Loss class implementation for KLDivLoss

lijunzh · October 26, 2020, 4:33pm

I am testing the KLDivLoss implementation here: https://github.com/liuzechun/ReActNet/blob/465f9ba458b3937915e5e5613a85b74123d9ff00/utils/KD_loss.py#L8

It can be simplified as

class DistributionLoss(_Loss):
    def forward(self, model_output, real_output):

        model_output_log_prob = F.log_softmax(model_output, dim=1)
        real_output_soft = F.softmax(real_output, dim=1)
        del model_output, real_output

        real_output_soft = real_output_soft.unsqueeze(1)
        model_output_log_prob = model_output_log_prob.unsqueeze(2)

        cross_entropy_loss = -torch.bmm(real_output_soft, model_output_log_prob)
        cross_entropy_loss = cross_entropy_loss.mean()

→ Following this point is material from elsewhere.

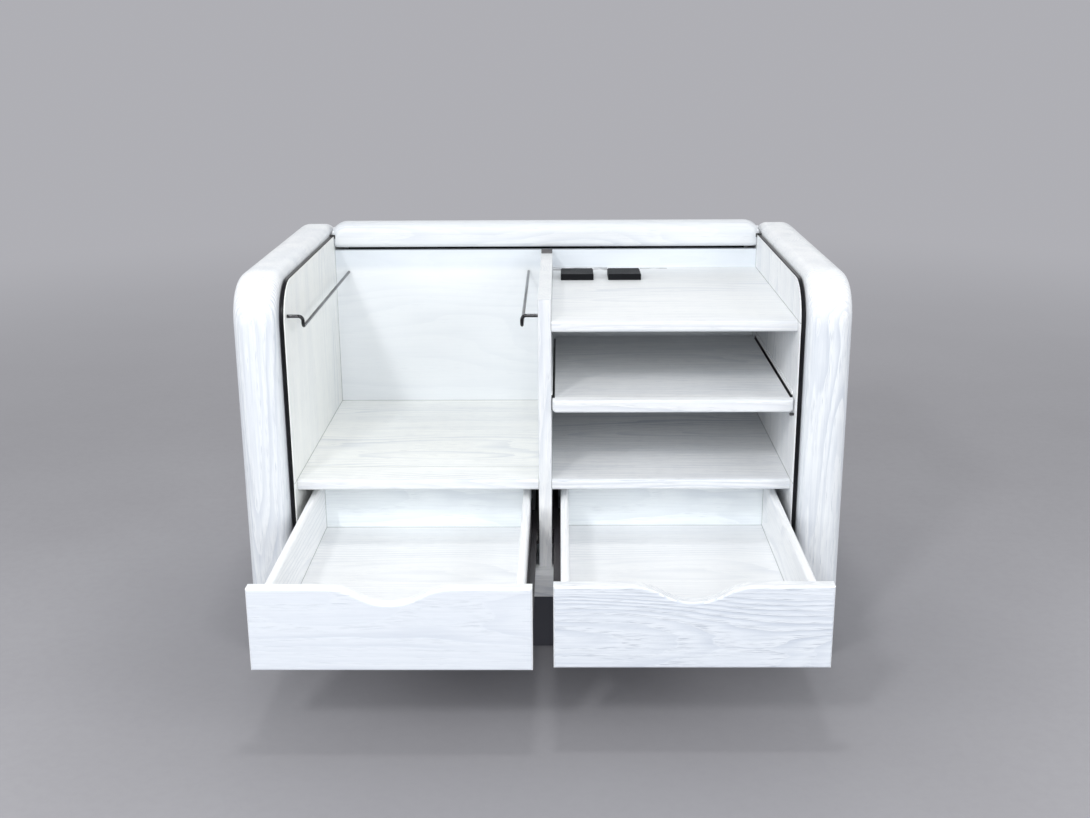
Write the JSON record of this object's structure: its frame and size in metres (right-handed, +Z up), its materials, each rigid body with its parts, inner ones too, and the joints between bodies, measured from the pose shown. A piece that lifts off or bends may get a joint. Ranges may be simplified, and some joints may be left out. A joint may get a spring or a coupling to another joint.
{
  "type": "roll-front desk cabinet",
  "caption": "Low roll-front desk cabinet with rounded side panels, a hanging-file bay, shelves with one pull-out, two roller drawers and a slatted curtain.",
  "frame": {"origin": "on the floor, half way between the side panels and half way between their front and rear edges", "axes": "+X to the right along the desk's width, +Y to the back, +Z up"},
  "size_m": [0.869, 0.8755, 0.586],
  "materials": {
    "white_ash": "white-washed ash, satin",
    "track_plastic": "glossy black",
    "plinth_black": "black stain, satin",
    "glide_plastic": "matte black",
    "rod_chrome": "polished",
    "block_black": "matte black",
    "black_steel": "black enamel",
    "runner_steel": "dark brown enamel",
    "nylon": "white nylon",
    "cloth": "dark canvas"
  },
  "bodies": {
    "carcass": {"left_side_panel": "white_ash", "right_side_panel": "white_ash", "left_inner_wall": "white_ash", "right_inner_wall": "white_ash", "left_track": "track_plastic", "right_track": "track_plastic", "divider": "white_ash", "bay_floor": "white_ash", "right_lower_shelf": "white_ash", "right_top_shelf": "white_ash", "inner_back_panel": "white_ash", "bottom_board": "white_ash", "outer_back_panel": "white_ash", "bottom_front_rail": "white_ash", "plinth": "plinth_black", "floor_glides": "glide_plastic", "left_file_rod": "rod_chrome", "right_file_rod": "rod_chrome", "left_shelf_block": "block_black", "right_shelf_block": "block_black", "pull_shelf_guides": "black_steel", "left_cabinet_runners": "runner_steel", "right_cabinet_runners": "runner_steel", "curtain_slats": "white_ash", "curtain_cloth": "cloth"},
    "pull_shelf": {"pull_out_shelf": "white_ash", "pull_shelf_slides": "black_steel"},
    "lead_bar": {"curtain_bar": "white_ash", "bar_shoes": "glide_plastic"},
    "left_drawer": {"left_drawer_front": "white_ash", "left_drawer_left_side": "white_ash", "left_drawer_right_side": "white_ash", "left_drawer_back": "white_ash", "left_drawer_floor": "white_ash", "left_drawer_rails": "runner_steel"},
    "left_fixed_rollers": {"left_cabinet_rollers": "nylon"},
    "left_riding_rollers": {"left_drawer_rear_rollers": "nylon"},
    "right_drawer": {"right_drawer_front": "white_ash", "right_drawer_left_side": "white_ash", "right_drawer_right_side": "white_ash", "right_drawer_back": "white_ash", "right_drawer_floor": "white_ash", "right_drawer_rails": "runner_steel"},
    "right_fixed_rollers": {"right_cabinet_rollers": "nylon"},
    "right_riding_rollers": {"right_drawer_rear_rollers": "nylon"}
  },
  "joints": [
    {"name": "left_drawer_slide", "type": "slide", "parent": "carcass", "child": "left_drawer", "axis": [0, -1, 0], "range_m": [-0.278, 0]},
    {"name": "left_fixed_roller_spin", "type": "hinge", "parent": "carcass", "child": "left_fixed_rollers", "pos_m": [-0.186, -0.246, 0.1763], "axis": [1, 0, 0], "range_deg": [-1770, 0]},
    {"name": "left_riding_roller_spin", "type": "hinge", "parent": "left_drawer", "child": "left_riding_rollers", "pos_m": [-0.186, -0.1885, 0.1763], "axis": [1, 0, 0], "range_deg": [-1770, 0]},
    {"name": "right_drawer_slide", "type": "slide", "parent": "carcass", "child": "right_drawer", "axis": [0, -1, 0], "range_m": [-0.271, 0.007]},
    {"name": "right_fixed_roller_spin", "type": "hinge", "parent": "carcass", "child": "right_fixed_rollers", "pos_m": [0.189, -0.246, 0.1763], "axis": [1, 0, 0], "range_deg": [-1725.3, 44.6]},
    {"name": "right_riding_roller_spin", "type": "hinge", "parent": "right_drawer", "child": "right_riding_rollers", "pos_m": [0.189, -0.1815, 0.1763], "axis": [1, 0, 0], "range_deg": [-1725.3, 44.6]},
    {"name": "pull_shelf_slide", "type": "slide", "parent": "carcass", "child": "pull_shelf", "axis": [0, -1, 0], "range_m": [-0.006, 0.3]},
    {"name": "curtain_slide", "type": "slide", "parent": "carcass", "child": "lead_bar", "axis": [0, -1, 0], "range_m": [0, 0.37]}
  ],
  "couplings": [
    {"joint": "left_fixed_roller_spin", "follows": "left_drawer_slide", "rad_per_m": 111.11},
    {"joint": "left_riding_roller_spin", "follows": "left_drawer_slide", "rad_per_m": 111.11},
    {"joint": "right_fixed_roller_spin", "follows": "right_drawer_slide", "rad_per_m": 111.11},
    {"joint": "right_riding_roller_spin", "follows": "right_drawer_slide", "rad_per_m": 111.11}
  ]
}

        return cross_entropy_loss

If we define KLDivLoss as KL_loss = - \sum P(x) * log (Q(x) / P(x)) for distribution P and Q. Then, I couldn’t find anywhere in the code above has the division between Q and P (or substraction between log(Q) and log( P)).

The following iPython history confirms what I suspected. However, when putting into the inherent class of _Loss, it just magically worked out. I couldn’t understand why. Please help.

Line [60] is running the code outside the class => wrong answer.
Line [61] is running the code inside the class => correct answer.
Line [62] is running the “correct” code outside the class => correct answer.

In [60]: -torch.bmm(F.softmax(outputs_teacher, dim=1).unsqueeze(1), F.log_softmax(outputs, dim=1).unsqueeze(2)).mean()
Out[60]: tensor(11.1128, grad_fn=<NegBackward>)

In [61]: DistributionLoss()(outputs, outputs_teacher)
Out[61]: tensor(5.4601, grad_fn=<MeanBackward0>)

In [62]: -torch.bmm(F.softmax(outputs_teacher, dim=1).unsqueeze(1), (F.log_softmax(outputs, dim=1) - F.log_softmax(outputs_teacher, dim=1)).unsqueeze(2)).mean()
Out[62]: tensor(5.4601, grad_fn=<NegBackward>)